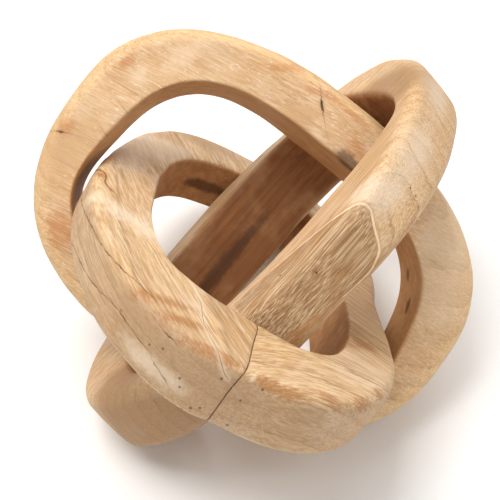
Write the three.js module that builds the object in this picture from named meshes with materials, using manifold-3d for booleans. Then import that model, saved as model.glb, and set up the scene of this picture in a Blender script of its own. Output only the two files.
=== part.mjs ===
// A wooden chain: three closed oval links, each one ring of wood that passes through the other two.
// Millimetres, +Z up. The chain lies on a surface at z = 0, with its front towards -Y.
import * as THREE from 'three';
import { ParametricGeometry } from 'three/addons/geometries/ParametricGeometry.js';
import { mergeVertices } from 'three/addons/utils/BufferGeometryUtils.js';
import Module from 'manifold-3d';

// Each link in its own frame: length along X, width along Y, and the band's width along Z.
// An oval is a superellipse. taper widens it towards +X, skew lengthens it towards +Y, and lobes gives it a
// slow three-cornered unevenness.
const links = [
  {
    name: 'upper_link',
    colour: 0xd6ad7f,
    centre: [-0.3, 10.9, 43.1],
    turn: [-138.4, -5.6, -143.3],
    outside: {
      halfLength: 61.7,
      halfWidth: 43.7,
      squareness: 2.5,
      taper: 0.04,
      skew: 0.05,
      shift: [0, 0],
      lobes: [0, -0.015],
    },
    hole: {
      halfLength: 47.5,
      halfWidth: 29.3,
      squareness: 3.05,
      taper: 0.08,
      skew: -0.09,
      shift: [-0.4, -0.4],
      lobes: [0, 0],
    },
    band: {
      width: 21.2,
      endSwell: -0.07,
      sideSwell: -0.06,
      bellySwell: -0.06,
      upperEdge: 3.8,
      lowerEdge: 4.7,
      holeEdge: 0.9,
      lean: 6,
      endLean: 1,
      sideLean: -1.5,
    },
  },
  {
    name: 'long_link',
    colour: 0xc9a277,
    centre: [6.1, 3.6, 43.9],
    turn: [-23.6, -41.5, 21],
    outside: {
      halfLength: 64.2,
      halfWidth: 42.5,
      squareness: 2,
      taper: 0.04,
      skew: 0.27,
      shift: [0, 0],
      lobes: [-0.01, -0.045],
    },
    hole: {
      halfLength: 48.8,
      halfWidth: 25.9,
      squareness: 3.45,
      taper: 0.07,
      skew: -0.09,
      shift: [-0.5, 4.9],
      lobes: [0, 0],
    },
    band: {
      width: 20.1,
      endSwell: -0.02,
      sideSwell: 0.13,
      bellySwell: 0.03,
      upperEdge: 4.2,
      lowerEdge: 4.2,
      holeEdge: 2.5,
      lean: 0,
      endLean: -3.5,
      sideLean: -5,
    },
  },
  {
    name: 'front_link',
    colour: 0xd2ab7c,
    centre: [-5.4, -1.4, 41.7],
    turn: [-23.7, 31.3, 90.2],
    outside: {
      halfLength: 68.5,
      halfWidth: 43.9,
      squareness: 2.5,
      taper: 0.04,
      skew: 0.12,
      shift: [0, 0],
      lobes: [0.025, -0.06],
    },
    hole: {
      halfLength: 47,
      halfWidth: 28.3,
      squareness: 3.15,
      taper: -0.08,
      skew: -0.12,
      shift: [4.3, 0.9],
      lobes: [0, 0],
    },
    band: {
      width: 16,
      endSwell: -0.11,
      sideSwell: -0.09,
      bellySwell: 0,
      upperEdge: 3.3,
      lowerEdge: 3.2,
      holeEdge: 1,
      lean: -2,
      endLean: 1,
      sideLean: 0.5,
    },
  },
];

const ringSteps = 80;
const edgeSteps = 4;
const sectionPoints = 4 * (edgeSteps + 1);
const groundSize = 400;

// A point of an oval at a polar angle: the superellipse radius with its lobes, then the taper and skew.
function ovalPoint(oval, angle) {
  const c = Math.cos(angle);
  const s = Math.sin(angle);
  const n = oval.squareness;
  const even = (Math.abs(c / oval.halfLength) ** n + Math.abs(s / oval.halfWidth) ** n) ** (-1 / n);
  const lobes = oval.lobes[0] * Math.cos(3 * angle) + oval.lobes[1] * Math.sin(3 * angle);
  const radius = even * (1 + lobes);
  const x = radius * c;
  const y = radius * s;
  return new THREE.Vector2(
    x * (1 + (oval.skew * y) / oval.halfWidth) + oval.shift[0],
    y * (1 + (oval.taper * x) / oval.halfLength) + oval.shift[1],
  );
}

// A point of the band's section: four corner arcs joined by straight sides, counted from the upper outer
// edge round to the hole and back to the lower outer edge.
function sectionPoint(index, halfDepth, halfBand, band) {
  const corner = Math.floor(index / (edgeSteps + 1));
  const quarter = (index % (edgeSteps + 1)) / edgeSteps;
  const radius = [band.upperEdge, band.holeEdge, band.holeEdge, band.lowerEdge][corner];
  const arcAngle = ((corner + quarter) * Math.PI) / 2;
  const atHole = corner === 1 || corner === 2;
  const outward = (atHole ? -1 : 1) * (halfDepth - radius) + radius * Math.cos(arcAngle);
  const upward = (corner < 2 ? 1 : -1) * (halfBand - radius) + radius * Math.sin(arcAngle);
  return new THREE.Vector2(outward, upward);
}

// The link's closed surface: u runs round the link, v round the band's section. The band swells by a few
// parts in a hundred and leans by a few degrees on its way round, as a ring cut by hand does.
function linkGeometry({ outside, hole, band }) {
  const surface = (u, v, target) => {
    const turn = 2 * Math.PI * (u % 1);
    const angle = Math.atan2(Math.sin(turn) * outside.halfWidth, Math.cos(turn) * outside.halfLength);
    const outer = ovalPoint(outside, angle);
    const inner = ovalPoint(hole, angle);
    const middle = outer.clone().add(inner).divideScalar(2);
    const outwards = outer.clone().sub(inner);
    const halfDepth = outwards.length() / 2;
    outwards.normalize();
    const ends = band.endSwell * Math.cos(angle) + band.bellySwell * Math.cos(2 * angle);
    const swell = 1 + ends + band.sideSwell * Math.sin(angle);
    const lean = band.lean + band.endLean * Math.cos(angle) + band.sideLean * Math.sin(angle);
    const index = Math.round(v * sectionPoints) % sectionPoints;
    const point = sectionPoint(index, halfDepth, (band.width / 2) * swell, band);
    point.rotateAround(new THREE.Vector2(), THREE.MathUtils.degToRad(lean));
    target.set(middle.x + point.x * outwards.x, middle.y + point.x * outwards.y, point.y);
  };
  return new ParametricGeometry(surface, ringSteps, sectionPoints);
}

const wasm = await Module();
wasm.setup();

// The solid of a closed geometry, with its shared vertices merged.
function solidOf(geometry) {
  const bare = geometry.clone();
  bare.deleteAttribute('normal');
  bare.deleteAttribute('uv');
  const merged = mergeVertices(bare, 1e-4);
  return new wasm.Manifold(
    new wasm.Mesh({
      numProp: 3,
      vertProperties: merged.attributes.position.array,
      triVerts: new Uint32Array(merged.index.array),
    }),
  );
}

function geometryOf(solid) {
  const mesh = solid.getMesh();
  const geometry = new THREE.BufferGeometry();
  geometry.setAttribute('position', new THREE.BufferAttribute(mesh.vertProperties, 3));
  geometry.setIndex(new THREE.BufferAttribute(mesh.triVerts, 1));
  return geometry;
}

// A block whose top is the surface that the chain lies on.
function groundBlock() {
  return new THREE.BoxGeometry(groundSize, groundSize, groundSize).translate(0, 0, -groundSize / 2);
}

// One link, placed, with a small rest flat sanded where it dips to the surface.
function makeLink(link) {
  const material = new THREE.MeshStandardMaterial({ color: link.colour, roughness: 0.75, metalness: 0 });
  const mesh = new THREE.Mesh(linkGeometry(link), material);
  mesh.name = link.name;
  mesh.position.set(...link.centre);
  mesh.rotation.set(...link.turn.map(THREE.MathUtils.degToRad));
  mesh.updateMatrixWorld();
  const ground = groundBlock().applyMatrix4(mesh.matrixWorld.clone().invert());
  mesh.geometry = geometryOf(solidOf(mesh.geometry).subtract(solidOf(ground)));
  mesh.geometry.computeVertexNormals();
  return mesh;
}

const chain = new THREE.Group();
chain.name = 'wooden_chain';
for (const link of links) {
  chain.add(makeLink(link));
}

export default chain;
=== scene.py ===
# A wooden chain: three carved oval links that pass through each other, lying on a pale floor.
import math
import bpy
import numpy as np
from mathutils import Matrix, Vector


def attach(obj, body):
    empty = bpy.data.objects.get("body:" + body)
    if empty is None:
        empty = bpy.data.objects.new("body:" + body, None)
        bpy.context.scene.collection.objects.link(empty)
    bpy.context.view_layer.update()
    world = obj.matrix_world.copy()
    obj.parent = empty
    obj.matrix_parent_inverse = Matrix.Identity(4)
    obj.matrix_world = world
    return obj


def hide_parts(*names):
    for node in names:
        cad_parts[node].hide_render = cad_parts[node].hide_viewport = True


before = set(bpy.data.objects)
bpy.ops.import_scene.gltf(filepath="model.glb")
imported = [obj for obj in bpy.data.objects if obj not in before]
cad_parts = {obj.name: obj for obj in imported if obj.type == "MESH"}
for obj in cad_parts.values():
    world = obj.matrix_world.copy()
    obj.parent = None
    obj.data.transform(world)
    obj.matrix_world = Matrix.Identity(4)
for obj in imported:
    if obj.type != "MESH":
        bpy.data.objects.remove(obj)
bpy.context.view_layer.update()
mm = 0.001
print("frame loaded")

# Steps of a band's mesh: round the link, and along each stretch of its section.
meshSettings = {
    "ringSteps": 704,
    "faceSteps": 28,
    "edgeSteps": 13,
    "sideSteps": 20,
    "holeEdgeSteps": 5,
}


def ovalPoint(oval, angle):
    # A superellipse's radius at each polar angle, with a slow three-lobed unevenness. Then x grows with y by
    # the skew, and y grows with x by the taper.
    c, s = np.cos(angle), np.sin(angle)
    n = oval["squareness"]
    radius = (np.abs(c / oval["halfLength"]) ** n + np.abs(s / oval["halfWidth"]) ** n) ** (-1 / n)
    radius = radius * (1 + oval["lobes"][0] * np.cos(3 * angle) + oval["lobes"][1] * np.sin(3 * angle))
    x, y = radius * c, radius * s
    return np.stack([
        x * (1 + oval["skew"] * y / oval["halfWidth"]) + oval["shift"][0],
        y * (1 + oval["taper"] * x / oval["halfLength"]) + oval["shift"][1],
    ], -1)


def bandSection(halfDepth, halfBand, band):
    # Outward and upward offsets from the section's middle, with the direction that each point faces in
    # degrees. The walk starts in the middle of the outer face, goes up over the upper edge, across the upper
    # side, down through the hole and back: straight stretches joined by quarter arcs.
    up, low, hole = band["upperEdge"], band["lowerEdge"], band["holeEdge"]
    steps = meshSettings
    pieces = []

    def straight(outFrom, upFrom, outTo, upTo, count, facing):
        t = np.arange(count) / count
        out = outFrom[:, None] * (1 - t) + outTo[:, None] * t
        upward = upFrom[:, None] * (1 - t) + upTo[:, None] * t
        pieces.append((out, upward, np.full(count, float(facing))))

    def quarter(outMiddle, upMiddle, radius, start, count):
        facing = start + 90 * np.arange(count) / count
        a = np.radians(facing)
        out = outMiddle[:, None] + radius * np.cos(a)
        upward = upMiddle[:, None] + radius * np.sin(a)
        pieces.append((out, upward, facing))

    d, b = halfDepth, halfBand
    halfFace = steps["faceSteps"] // 2
    middle = (low - up) / 2 + 0 * b
    straight(d, middle, d, b - up, halfFace, 0)
    quarter(d - up, b - up, up, 0, steps["edgeSteps"])
    straight(d - up, b, hole - d, b, steps["sideSteps"], 90)
    quarter(hole - d, b - hole, hole, 90, steps["holeEdgeSteps"])
    straight(-d, b - hole, -d, hole - b, steps["faceSteps"], 180)
    quarter(hole - d, hole - b, hole, 180, steps["holeEdgeSteps"])
    straight(hole - d, -b, d - low, -b, steps["sideSteps"], 270)
    quarter(d - low, low - b, low, 270, steps["edgeSteps"])
    straight(d, low - b, d, middle, halfFace, 360)
    out = np.concatenate([p[0] for p in pieces], 1)
    upward = np.concatenate([p[1] for p in pieces], 1)
    facing = np.concatenate([p[2] for p in pieces])
    return out, upward, facing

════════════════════

**Your task**
Repeat exactly the lines from the one that contains "const chain = new THREE.Group();" through the one that contains "in imported if", and only those.

**Solution to this task**
const chain = new THREE.Group();
chain.name = 'wooden_chain';
for (const link of links) {
  chain.add(makeLink(link));
}

export default chain;
=== scene.py ===
# A wooden chain: three carved oval links that pass through each other, lying on a pale floor.
import math
import bpy
import numpy as np
from mathutils import Matrix, Vector


def attach(obj, body):
    empty = bpy.data.objects.get("body:" + body)
    if empty is None:
        empty = bpy.data.objects.new("body:" + body, None)
        bpy.context.scene.collection.objects.link(empty)
    bpy.context.view_layer.update()
    world = obj.matrix_world.copy()
    obj.parent = empty
    obj.matrix_parent_inverse = Matrix.Identity(4)
    obj.matrix_world = world
    return obj


def hide_parts(*names):
    for node in names:
        cad_parts[node].hide_render = cad_parts[node].hide_viewport = True


before = set(bpy.data.objects)
bpy.ops.import_scene.gltf(filepath="model.glb")
imported = [obj for obj in bpy.data.objects if obj not in before]
cad_parts = {obj.name: obj for obj in imported if obj.type == "MESH"}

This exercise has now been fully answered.